The Magistrate’s court has acquitted Freelance journalist Wilson Pondamali of possession of military pamphlets, much to the disappointment of the state. This is the fourth tramped up charge the journalist has been acquitted of within a year.
Pondamali is one of the journalists facing criminal charges by the PF regime for their alleged link to Zambian Watchdog – this publication. Two other journalists are still facing and suffering trials and tribulations in Lusaka at the hands of the PF regime which is intolerant of divergent news.
Delivering judgment in a packed courtroom in Kabwe today, Magistrate Maxwel Shiwanga said the state had failed to prove that Pondamali was in unlawful possession of the military stores. He upheld the evidence given by defence witnesses that the pamphlets where brought for photocopying at his (Pondamali’s) telecentre by soldiers.

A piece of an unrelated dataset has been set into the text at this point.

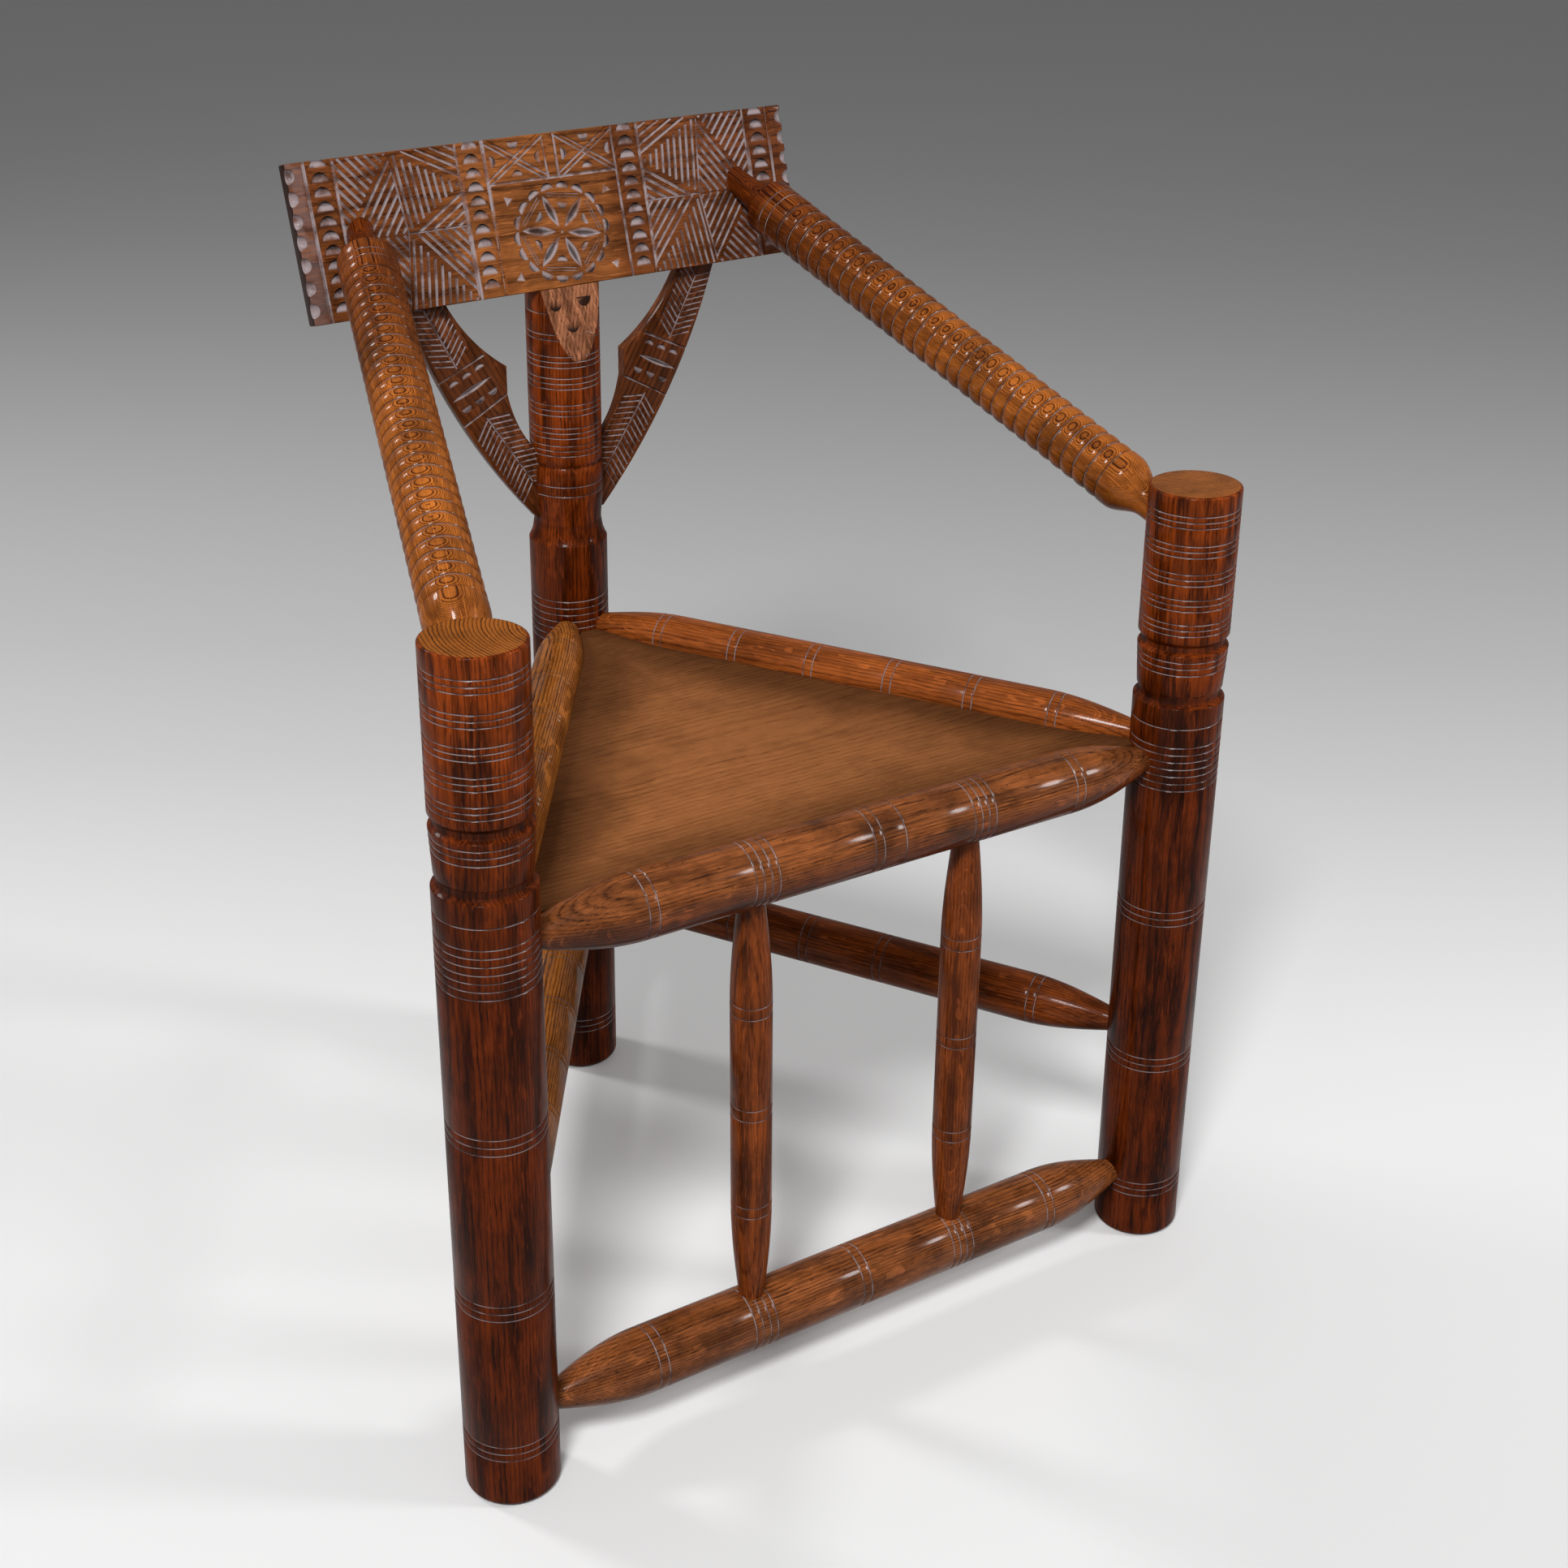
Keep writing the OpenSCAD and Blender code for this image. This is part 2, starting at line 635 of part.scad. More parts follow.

State agents abducted Pondamali last year and locked him up in a filthy police cell for a night before staging an early morning raid at his residence searching
for seditious materials. They confiscated computers and an assortment of documents and books from the house. The materials confiscated included children’s school books and comedy videos.
After an unfruitful search, police framed him with four charges of possession of military pamphlets, theft of a library book, attempted escape from lawful custody and malicious damage to police vehicle.
Pondamali was later granted bail by the court but police officers under instructions from PF leaders instead whisked him to a remand prison and after falling ill he was chained to a government hospital bed while being guarded by armed policemen.
Meanwhile Kabwe based prominent lawyer Mulilo Kabesha of Kabesha and company has warned law enforcement officers not to be used by people in leadership to persecute perceived enemies. Kabesha who represented Pondamali in all the four charges said that the continued statement by junior officers that they were working under instructions was unacceptable.
He described the judgment as ‘landmark’ and hoped that lessons have been learnt from his client’s persecution. He also said that he was to meet with his client to plan the next step, the state has been granted 14 days in which to appeal the judgment.